Say Cheese! The past and future of the videoconference room camera

The importance of understanding where room-based videoconferencing cameras are heading.

Enterprise videoconferencing has been around in one form or another for decades. The space has been - and continues to be - owned by many diverse silos (facilities, AV, IT, UC) which is one of the key reasons it is still "seeking its potential" all these years later.

While the latest thinking has videoconference room systems playing a much smaller role in the world of Unified Communications (smaller both in importance and the size of the typical room) it is still an essential tool in an organization's collaboration ecosystem. All of which makes one wonder why the approach to these systems is still so confusing and…well…FUBAR is really the only term to describe it. In this first of a few bogs where I'll address this space, I'll focus on the videoconference room camera.

+ Read parts 2 and 3 of this series: The past and future of the videoconference room, Part 2: The Room | The past and future of the videoconference room, Part 3: The User Interface +

The first videoconference room systems used cameras on top of carts that could move around and zoom-in on whatever the users wanted. This style of camera – the PTZ (for Pan-Tilt-Zoom), is still in use and represents the bare minimum that should be used in a videoconference room of any size. Regrettably, there are a number of manufacturers – from startups to major players – that ignore this minimum and try to get away with fixed-focal-length cameras (webcams) in videoconference rooms.
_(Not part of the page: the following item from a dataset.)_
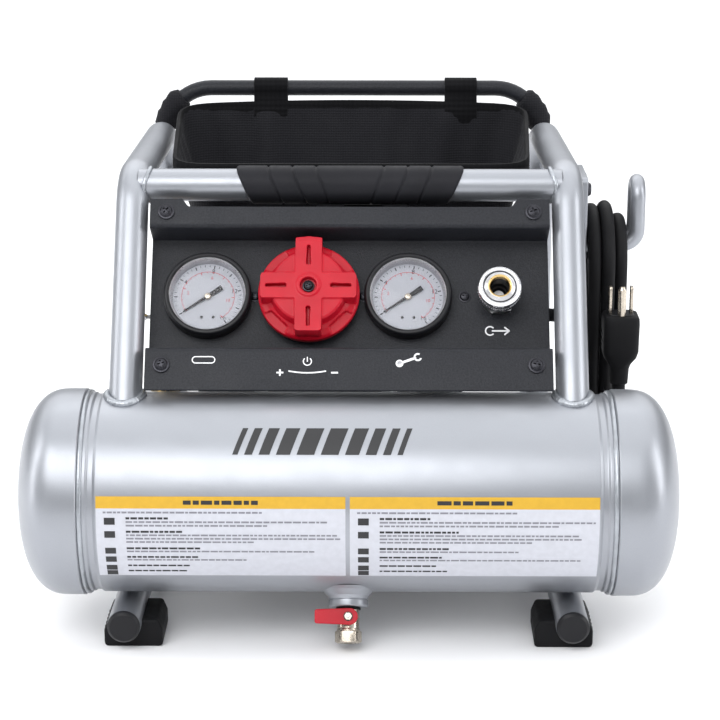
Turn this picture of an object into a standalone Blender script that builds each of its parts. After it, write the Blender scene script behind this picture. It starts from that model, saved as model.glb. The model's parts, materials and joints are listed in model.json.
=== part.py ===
"""Portable twin-frame air compressor: a horizontal tank between two bent side tubes, with a leaning
control panel, a direct-drive piston pump on a rear deck, a tool bag on a rail and a cord on a hook.

Metres, +Z up. The front faces -Y. The origin is under the middle of the whole object, on the floor.
Depths are given as distances behind the tank's axis, and behind() turns them into Y."""

import math

import bmesh
import bpy
from mathutils import Matrix, Vector

# Driving sizes
TANK_RADIUS = 0.0575
TANK_WALL = 0.002
TANK_HALF_LENGTH = 0.1883
TANK_HEIGHT = 0.083  # of the tank's axis
SKIRT_RADIUS = 0.0593  # a head's skirt laps over the shell
SKIRT_START = 0.150
DOME_START = 0.160
TUBE_RADIUS = 0.0095
TUBE_WALL = 0.0015
FRAME_X_FRONT = 0.1275
FRAME_X_REAR = 0.1230
TOP_RUN_HEIGHT = 0.2505
FOOT_TUBE_HEIGHT = 0.0155
FOOT_TUBE_FRONT = -0.039
REAR_LEG = 0.246
FRONT_BEND = 0.030
REAR_BEND = 0.038
LEAN = math.radians(34.5)  # of the uprights and the panel, from the vertical
ROOT_HEIGHT = 0.141  # where the lean line leaves the top of the tank
GAP = 0.0003
TANK_Y = (SKIRT_RADIUS - REAR_LEG - TUBE_RADIUS) / 2

# Control panel, in its own frame: x across, v up the lean, n out towards the user
PANEL_HALF_WIDTH = 0.116
PANEL_HEIGHT = 0.117
PANEL_SHEET = 0.002
FLANGE_FACE = 0.009
MAIN_FACE = -0.012
LOWER_FLANGE_TOP = 0.026
UPPER_FLANGE_BOTTOM = 0.099
ROW = 0.063  # the instruments' common line, up the lean
TANK_GAUGE_X = -0.0825
TOOL_GAUGE_X = 0.034
KNOB_X = -0.0235
COUPLER_X = 0.0865
GAUGE_RADIUS = 0.0255
KNOB_RADIUS = 0.0294
PANEL_SCREW_X = 0.1065
PANEL_SCREW_ROWS = (0.0150, 0.1085)
MANIFOLD_BACK = 0.054
MANIFOLD_FRONT = 0.036

ROCKER_TILT = math.radians(9)  # at off

HANDLE_BEHIND = 0.0760
HANDLE_HEIGHT = 0.2470
GRIP_RADIUS = 0.0114
GRIP_HALF = 0.065
GRIP_SLANT = 0.42  # of its ends

# Drain, pointing down and forward out of the tank
DRAIN_TILT = math.radians(27)
DRAIN_PIVOT = 0.0725  # distance of the ball from the tank's axis

# Pump, on the rear deck
MOTOR_BEHIND = 0.152
MOTOR_HEIGHT = 0.088
MOTOR_RADIUS = 0.042
CRANK_X = 0.0525
CRANK_THROW = 0.006
ECCENTRIC_RADIUS = 0.0108
BIG_END_INNER = 0.0234
BIG_END_OUTER = 0.0256
DECK_BOTTOM = 0.0253
DECK_TOP = 0.0278

# Cord, hook and bag
CORD_RADIUS = 0.004
HOOK_ROD = 0.0045
HOOK_X = 0.1730
HOOK_RODS = (0.105, 0.123)  # how far each rod is behind the tank's axis
HANK_X = (0.1420, 0.1662)
HANK_BOTTOM = 0.094
HANK_TOP = 0.2292
HANK_HALF_DEPTH = 0.036
PLUG_AT = (0.1600, 0.062)
RAIL_RADIUS = 0.005
RAIL_BEHIND = 0.238
RAIL_HEIGHT = 0.278
RAIL_X = 0.1225
RAIL_BEND = 0.030

BAG_WALL = 0.003


def behind(distance):
    return TANK_Y + distance


def at(x, distance, z):
    return Vector((x, behind(distance), z))


def clear_scene():
    for old in list(bpy.data.objects):
        bpy.data.objects.remove(old)


def collection(name, shown=True):
    made = bpy.data.collections.new(name)
    bpy.context.scene.collection.children.link(made)
    made.hide_render = not shown
    return made


clear_scene()
PARTS = collection("air_compressor")
CUTTERS = collection("cutters", shown=False)


def material(name, colour, roughness, metallic=0.0):
    made = bpy.data.materials.new(name)
    made.use_nodes = True
    shader = made.node_tree.nodes["Principled BSDF"]
    shader.inputs["Base Color"].default_value = (*colour, 1)
    shader.inputs["Roughness"].default_value = roughness
    shader.inputs["Metallic"].default_value = metallic
    made.diffuse_color = (*colour, 1)
    return made


SILVER = material("silver_paint", (0.50, 0.53, 0.58), 0.32, 0.6)
STEEL = material("bare_steel", (0.55, 0.55, 0.56), 0.35, 1.0)
ALUMINIUM = material("cast_aluminium", (0.62, 0.63, 0.65), 0.45, 1.0)
BRASS = material("brass", (0.72, 0.52, 0.22), 0.30, 1.0)
CHROME = material("chrome", (0.80, 0.80, 0.82), 0.12, 1.0)
PANEL_BLACK = material("panel_black", (0.035, 0.037, 0.042), 0.45)
PLASTIC = material("black_plastic", (0.020, 0.020, 0.022), 0.50)
RUBBER = material("black_rubber", (0.018, 0.018, 0.019), 0.75)
RED = material("red_plastic", (0.62, 0.010, 0.035), 0.40)
FABRIC = material("black_fabric", (0.018, 0.018, 0.021), 0.90)
GLASS = material("clear_lens", (0.95, 0.97, 0.98), 0.05)
COPPER = material("copper_windings", (0.55, 0.25, 0.12), 0.40, 1.0)


def add(name, data, finish=None, helper=False):
    """An object of this data, as a part or, with helper, as a cutter that stays out of the model."""
    made = bpy.data.objects.new(name, data)
    (CUTTERS if helper else PARTS).objects.link(made)
    if helper:
        made.hide_render = True
        made.display_type = "WIRE"
    if finish:
        data.materials.append(finish)
    return made


def place(obj, location=(0, 0, 0), rotation=(0, 0, 0), parent=None):
    obj.location = location
    obj.rotation_euler = rotation
    obj.parent = parent
    return obj


def smooth(obj, degrees=40):
    obj.data.shade_smooth()
    obj.data.set_sharp_from_angle(angle=math.radians(degrees))
    return obj


def bevel(obj, width, segments=2, degrees=35):
    made = obj.modifiers.new("bevel", "BEVEL")
    made.width = width
    made.segments = segments
    made.limit_method = "ANGLE"
    made.angle_limit = math.radians(degrees)
    return obj


def combine(obj, other, operation):
    made = obj.modifiers.new(operation.lower(), "BOOLEAN")
    made.operation = operation
    made.solver = "EXACT"
    made.object = other
    return obj


def cut(obj, *cutters):
    for cutter in cutters:
        combine(obj, cutter, "DIFFERENCE")
    return obj


def join(obj, *others):
    for other in others:
        combine(obj, other, "UNION")
    return obj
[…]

The webcam is meant to work on a personal device. You're reading this on a PC, tablet, or similar device. Can you touch the camera? If you can, the webcam is perfect to use for videoconferencing. That "arms-length" is the maximum distance where a webcam can convey body language, facial expressions, and all the important non-verbal communication that visual collaboration can provide. However, stick it in the front of the room and it's just a joke.

The hierarchy of cameras for room videoconferencing starts with those two, takes us into better solutions available now, and then peeks into the future:

1. Webcams. Great for personal devices, maybe on the edge of acceptable for small "huddle rooms" that have a handful of people at arms-length from it, but a poor choice absolutely everywhere else. You can look at manufacturers' claim of how many "room systems" they've sold with these poor fixed-focal-length cameras and debunk those claims by analyzing how infrequently they are used for videoconferencing. People hate the experience.

2. PTZ Cameras. The bare minimum that can be used for room-based videoconferencing systems. While these systems can get images close enough to a person to convey the expressions and body language required for effective visual collaboration, they're often a pain in the neck to operate. Users frequently don't take the time to set up the needed shot correctly and/or move the camera around as various people in the room take turns speaking. While they are still the bare minimum, they are quickly being obsoleted by the next level.

3. Dual Tracking Cameras. Two-camera auto-switching systems that follow the conversation. A space begun by Polycom and its Eagle Eye Director, followed by Cisco and its SpeakerTrack system, this represents current best practice in rooms in all conference rooms that aren't huddle rooms. These systems automatically "hear" who is speaking, move a camera to get a good shot, switch to that camera, and get the other camera ready to get the next person speaking.

tracking cameras Polycom and Cisco

Polycom's Eagle Eye Director and Cisco's Speakertrack 60

If everyone starts speaking over everyone else it takes a wide shot and waits til one or two people become the focus again. People who use these systems experience just about the same level of quality and communication that used to require expensive immersive telepresence – at a fraction of the cost and with no special rooms needed. The first camera manufacturer that builds one of these dual-tracking systems that is manufacturer and codec agnostic will severely disrupt the industry.

4. Electronically Tracking Cameras. Representing the next era in visual collaboration, these systems use one or more high-resolution image capture devices and process the images to look like individual camera shots. A new company – Array Telepresence – uses a nascent version of this by placing small cameras between two displays and assembling an immersive telepresence-type image in a processing box that sits between the cameras and the codec device. They are able to manipulate the picture digitally and resize the participants to their liking.

The before and after of electronic image processing Array Telepresence

The before and after of electronic image processing

Cisco also does an early form of this on their immersive IX5000 system, using 4K cameras and electronically manipulating the combined images. In the future, videoconference rooms will use a camera or cameras with a very high resolution (8K or higher image sensor) and electronically "zoom" and "switch" just like the dual-tracking cameras above do.

5. Invisible Cameras. Taking the above concept to the next level, imaging systems in the future will be able to be comprised of an array of cameras (ranging in size from what we have on smartphones now to the size of fiber-optics) embedded around the bezel of room displays. These camera images will be connected to a processor that can create close-up images of anyone in the room – either seated at a table or standing in front of the display. These advances will allow for room collaboration systems to become "electronic windows" with two locations able to use them as if they are standing on opposite sides of a big piece of clear glass.

As room collaboration systems continue to evolve, they will still have an important place in the expanding world of unified communication. Selecting appropriate cameras for these rooms is an important part of ensuring that they remain a useful part of any collaboration ecosystem.